Being more attractive to mosquitoes does not increase per-bite disease transmission probability; it increases total bite count, which raises cumulative exposure probability in disease-endemic settings. A person who receives significantly more bites than a companion in the same environment accumulates proportionally more transmission opportunities per unit time outdoors. In areas with active West Nile virus, dengue, or eastern equine encephalitis transmission, this cumulative exposure difference is epidemiologically meaningful. Individuals who are consistently high-bite-frequency people have proportionally more to gain from consistent repellent use and source reduction than individuals with naturally low attractiveness. Understanding attractant factors also explains why most mosquito control products target the detection pathways mosquitoes use: CO2 masking, olfactory disruption, and contact deterrence.

Solutions and Actions

Address the controllable attractant variables to reduce biting frequency. Apply EPA-registered repellent (DEET 20-30%, picaridin, or IR3535) to all exposed skin; repellents mask CO2 and olfactory attractant signals that are the dominant drivers of host-seeking. Wear light-colored clothing; dark colors are visually attractive to mosquitoes and absorb heat, increasing temperature-based attraction. Shower before outdoor activities to remove lactic acid and sweat volatiles from physical activity. Avoid outdoor activity during peak Culex feeding hours at dusk and into the evening if your profile includes high CO2 output or body heat. Treat clothing with 0.5% permethrin to add a contact deterrent layer. Eliminate standing water to reduce the source population; fewer mosquitoes means fewer encounter opportunities regardless of personal attractiveness.

Prevention

Prevention reduces bite frequency for all individuals, but is particularly important for consistently high-attractiveness targets. Apply EPA-registered repellent as a non-negotiable measure before outdoor activities during mosquito season. Treat clothing and gear with 0.5% permethrin before the season begins. Eliminate standing water weekly within 100 feet of your home. Time outdoor activities to avoid peak biting hours where possible. Wear long-sleeved, light-colored clothing during high-exposure situations. Keep window and door screens intact. In areas with active arboviral transmission, a high-attractiveness individual who forgoes repellent accumulates substantially more exposure events per season than a low-attractiveness individual who does the same--which makes consistent protection proportionally more valuable, not less.
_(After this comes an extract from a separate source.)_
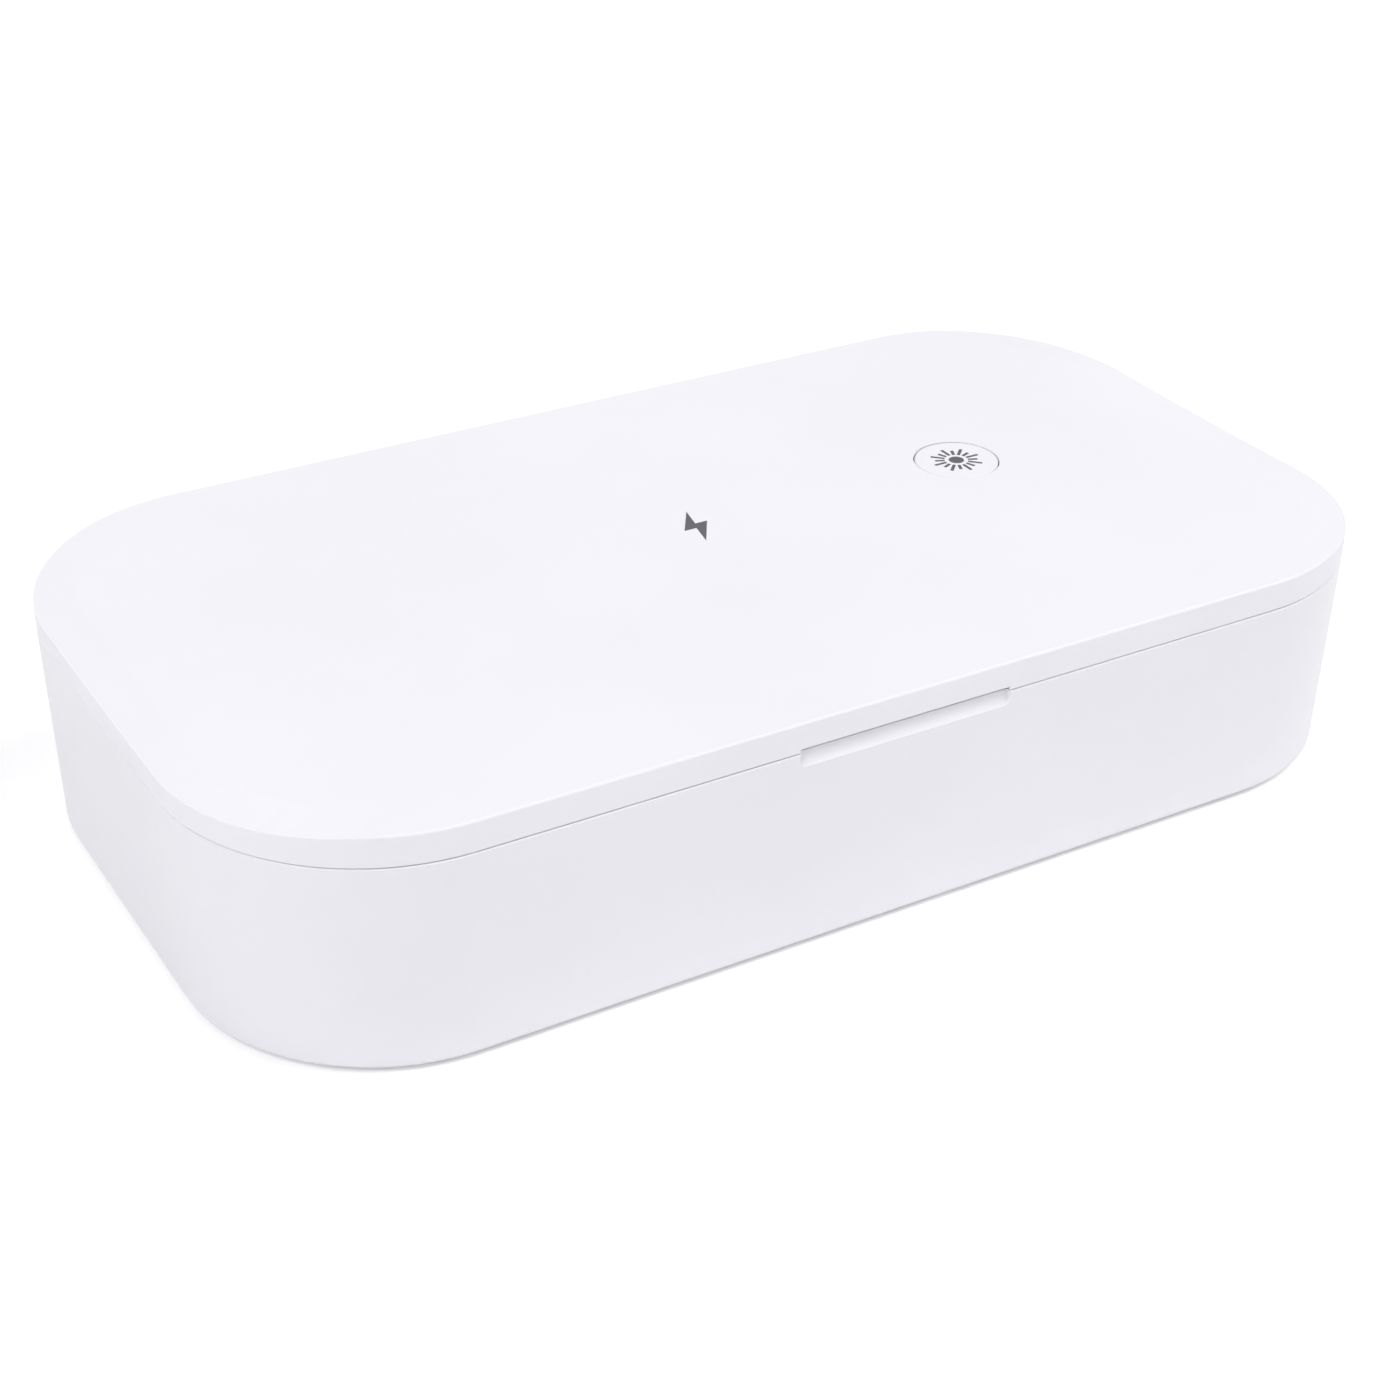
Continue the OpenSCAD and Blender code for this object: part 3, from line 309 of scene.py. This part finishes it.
def lathe(shape, profile, centre, steps):
    """Turns a profile of (radius, height) points round a vertical axis; returns its rings."""
    rings = [[shape.verts.new(centre + Vector((x, y, z))) for x, y in circle(r, steps)] for r, z in profile]
    for inner, outer in zip(rings, rings[1:]):
        for k in range(steps):
            shape.faces.new((inner[k], inner[k - 1], outer[k - 1], outer[k]))
    return rings


def cross(length, width):
    """Corners of a plus sign, counterclockwise."""
    far, near = length / 2, width / 2
    arm = [(far, -near), (far, near), (near, near)]
    turns = ((1, 0), (0, 1), (-1, 0), (0, -1))
    return [(x * c - y * s, x * s + y * c) for c, s in turns for x, y in arm]


def screw_head_face(shape, rim, centre, level):
    """Closes a head's rim with a face that has a cross recess."""
    outline = cross(CROSS_LENGTH, CROSS_WIDTH)
    foot_outline = [(x * CROSS_TAPER, y * CROSS_TAPER) for x, y in outline]
    mouth = [shape.verts.new(centre + Vector((x, y, level))) for x, y in outline]
    foot = [shape.verts.new(centre + Vector((x, y, level + CROSS_DEPTH))) for x, y in foot_outline]
    loops = rim + mouth
    for tri in tessellate_polygon([[v.co for v in rim], [v.co for v in mouth]]):
        shape.faces.new([loops[k] for k in tri])
    for k in range(len(mouth)):
        shape.faces.new((mouth[k - 1], mouth[k], foot[k], foot[k - 1]))
    shape.faces.new(foot)


def add_object(name, shape, material, place=(0, 0, 0)):
    """Ends a bmesh and puts it in the scene as an object."""
    mesh = bpy.data.meshes.new(name)
    shape.to_mesh(mesh)
    shape.free()
    mesh.materials.append(material)
    piece = bpy.data.objects.new(name, mesh)
    piece.location = place
    bpy.context.scene.collection.objects.link(piece)
    return piece


def turned_piece(name, shape, material, replaced, body):
    """Puts a closed shape in the scene in a CAD node's place."""
    bmesh.ops.recalc_face_normals(shape, faces=shape.faces[:])
    piece = add_object(name, shape, material)
    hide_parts(replaced)
    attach(piece, body)


def wound_coil():
    """Flat coil whose turns stand out as rings on both faces."""
    low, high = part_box("charging_coil")
    inner, outer = COIL_HOLE / 2, (high.x - low.x) / 2
    pitch = (outer - inner) / COIL_TURNS
    crest, middle = (high.z - low.z) / 2, (high.z + low.z) / 2
    valley = crest - TURN_GROOVE
    across = []
    for k in range(TURN_STEPS * COIL_TURNS + 1):
        rise = math.sin(math.pi * k / TURN_STEPS) ** 2
        across.append((inner + pitch * k / TURN_STEPS, valley + (crest - valley) * rise))
    section = [(r, middle + h) for r, h in across] + [(r, middle - h) for r, h in reversed(across)]
    shape = bmesh.new()
    lathe(shape, section + section[:1], COIL_CENTRE, steps=72)
    bmesh.ops.remove_doubles(shape, verts=shape.verts[:], dist=1e-7)
    copper = metal("coil_wire", srgb(205, 126, 78), rough=(0.26, 0.4))
    turned_piece("coil_windings", shape, copper, "charging_coil", "lid")


def lid_screws():
    """Six pan-head screws that look down, each with a cross recess."""
    low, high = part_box("lid_screws")
    profile = [(r * MM, low.z + h * MM) for r, h in SCREW_HEAD]
    profile += [(r * MM, high.z - h * MM) for r, h in SCREW_TIP]
    shape = bmesh.new()
    for x, y in SCREW_PLACES:
        centre = Vector((x * MM, y * MM, 0))
        rings = lathe(shape, profile, centre, steps=28)
        screw_head_face(shape, rings[0], centre, low.z)
        shape.faces.new(rings[-1])
    steel = metal("turned_steel", srgb(186, 188, 192), rough=(0.22, 0.38))
    turned_piece("lid_screw_heads", shape, steel, "lid_screws", "lid")


# ---------------------------------------------------------------- printed signs

def printed(name, outlines, place, body, material):
    """Flat ink shapes from closed outlines, laid on a surface at place."""
    shape = bmesh.new()
    for outline in outlines:
        shape.faces.new([shape.verts.new((x, y, 0)) for x, y in outline])
    bmesh.ops.triangulate(shape, faces=shape.faces[:])
    piece = add_object(name, shape, material, place)
    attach(piece, body)


def ray(angle, end):
    along = Vector((math.cos(angle), math.sin(angle)))
    across = Vector((-along.y, along.x)) * RAY_WIDTH / 2
    corners = ((RAY_START, -1), (end, -1), (end, 1), (RAY_START, 1))
    return [tuple(along * reach + across * side) for reach, side in corners]


def sun_sign():
    """A disc with sixteen rays, long and short in turn."""
    low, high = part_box("power_button")
    top = Vector(((low.x + high.x) / 2, (low.y + high.y) / 2, high.z + INK_LIFT))
    rays = [ray(2 * math.pi * k / RAY_COUNT, RAY_ENDS[k % 2]) for k in range(RAY_COUNT)]
    outlines = [circle(SUN_RADIUS, steps=40)] + rays
    printed("sun_sign", outlines, top, "button", ink("sign_ink"))


def charge_sign():
    """A plain lightning bolt over the charging coil."""
    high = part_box("lid_shell")[1]
    outline = [(x * MM, y * MM) for x, y in BOLT]
    top = COIL_CENTRE + Vector((0, 0, high.z + INK_LIFT))
    printed("charge_sign", [outline], top, "lid", ink("charge_ink"))


# ---------------------------------------------------------------- stage

def camera():
    level = math.cos(ELEVATION)
    back = Vector((math.sin(AZIMUTH) * level, -math.cos(AZIMUTH) * level, math.sin(ELEVATION)))
    right = Vector((0, 0, 1)).cross(back).normalized()
    up = back.cross(right)
    across = math.cos(ROLL) * right + math.sin(ROLL) * up
    upright = math.cos(ROLL) * up - math.sin(ROLL) * right
    data = bpy.data.cameras.new("camera")
    data.sensor_width = SENSOR_MM
    data.lens = FOCAL_PX / FRAME_PX * SENSOR_MM
    data.clip_start = NEAR_CLIP
    view = bpy.data.objects.new("camera", data)
    place = AIM - AIM_RIGHT * across - AIM_UP * upright + DISTANCE * back
    view.matrix_world = Matrix.Translation(place) @ Matrix((across, upright, back)).transposed().to_4x4()
    bpy.context.scene.collection.objects.link(view)
    bpy.context.scene.camera = view


def softbox(name, place, watts):
    data = bpy.data.lights.new(name, "AREA")
    data.shape = "DISK"
    data.size = SOFTBOX_SIZE
    data.energy = watts
    lamp = bpy.data.objects.new(name, data)
    lamp.location = place
    lamp.rotation_euler = (SOFTBOX_AIM - place).to_track_quat("-Z", "Y").to_euler()
    bpy.context.scene.collection.objects.link(lamp)


def seen_through(tree):
    """1 where the camera, a gloss or a glass ray looks, else 0."""
    path = tree.nodes.new("ShaderNodeLightPath")
    seen = path.outputs["Is Camera Ray"]
    for name in ("Is Glossy Ray", "Is Transmission Ray"):
        node = tree.nodes.new("ShaderNodeMath")
        node.operation = "MAXIMUM"
        tree.links.new(seen, node.inputs[0])
        tree.links.new(path.outputs[name], node.inputs[1])
        seen = node.outputs[0]
    return seen


def floor():
    """A pale floor that looks white but still takes the object's shadow."""
    mesh = bpy.data.meshes.new("floor")
    sides = ((-1, -1), (1, -1), (1, 1), (-1, 1))
    corners = [(x * FLOOR_REACH, y * FLOOR_REACH, -FLOOR_SET) for x, y in sides]
    mesh.from_pydata(corners, [], [(0, 1, 2, 3)])
    sheet = bpy.data.objects.new("floor", mesh)
    finish = Finish("floor", roughness=0.9)
    finish.colour(finish.noise(FLOOR_PATTERN, 2), *FLOOR_TONES)
    finish.shader.inputs["Emission Color"].default_value = (1, 1, 1, 1)
    glow = finish.add("ShaderNodeMath", operation="MULTIPLY")
    glow.inputs[1].default_value = FLOOR_GLOW
    finish.link(seen_through(finish.tree), glow.inputs[0])
    finish.link(glow.outputs[0], finish.shader.inputs["Emission Strength"])
    mesh.materials.append(finish.material)
    bpy.context.scene.collection.objects.link(sheet)


def world():
    """Even studio light from all round; what looks at it directly sees white."""
    space = bpy.data.worlds.new("studio")
    bpy.context.scene.world = space
    space.use_nodes = True
    tree = space.node_tree
    background = tree.nodes["Background"]
    background.inputs["Color"].default_value = (1, 1, 1, 1)
    strength = tree.nodes.new("ShaderNodeMapRange")
    strength.inputs["To Min"].default_value = WORLD_LIGHT
    strength.inputs["To Max"].default_value = 1.0
    tree.links.new(seen_through(tree), strength.inputs["Value"])
    tree.links.new(strength.outputs["Result"], background.inputs["Strength"])


plastics()
electronics()
metals()
wound_coil()
lid_screws()
sun_sign()
charge_sign()
camera()
floor()
world()
for name, place, watts in SOFTBOXES:
    softbox(name, place, watts)
bpy.context.scene.view_settings.view_transform = "Standard"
Frequently Asked Questions

What attracts mosquitoes the most?

Carbon dioxide (CO2) is the primary long-range attractant, drawing mosquitoes from up to 150 feet away. At closer range, body heat, moisture, skin bacteria, lactic acid, and other skin chemicals guide the mosquito to a landing site. Dark clothing also provides visual cues at close range.

Does wearing dark clothing attract more mosquitoes?

Yes. Research shows that mosquitoes are visually attracted to dark colors — particularly black, navy blue, and red — at close range. Wearing light-colored clothing can reduce your visual attractiveness to mosquitoes, though chemical cues like CO2 and body odor remain more important factors.

Can certain foods or drinks attract mosquitoes?

Despite popular belief, most studies have not found consistent evidence that specific foods significantly alter mosquito attraction. The exception is alcohol: some research suggests that drinking beer may slightly increase mosquito attraction, possibly due to changes in skin temperature and chemical emissions. However, the effect is modest compared to natural factors like CO2 output and skin chemistry.

Why do mosquitoes bite my ankles more than my arms?

Ankles and feet often carry stronger odor cues because they have dense skin bacteria, sweat residues, and less air movement around them. Mosquitoes that hunt close to the ground also encounter feet first, which is why socks, sandals, and exposed ankles are common bite targets.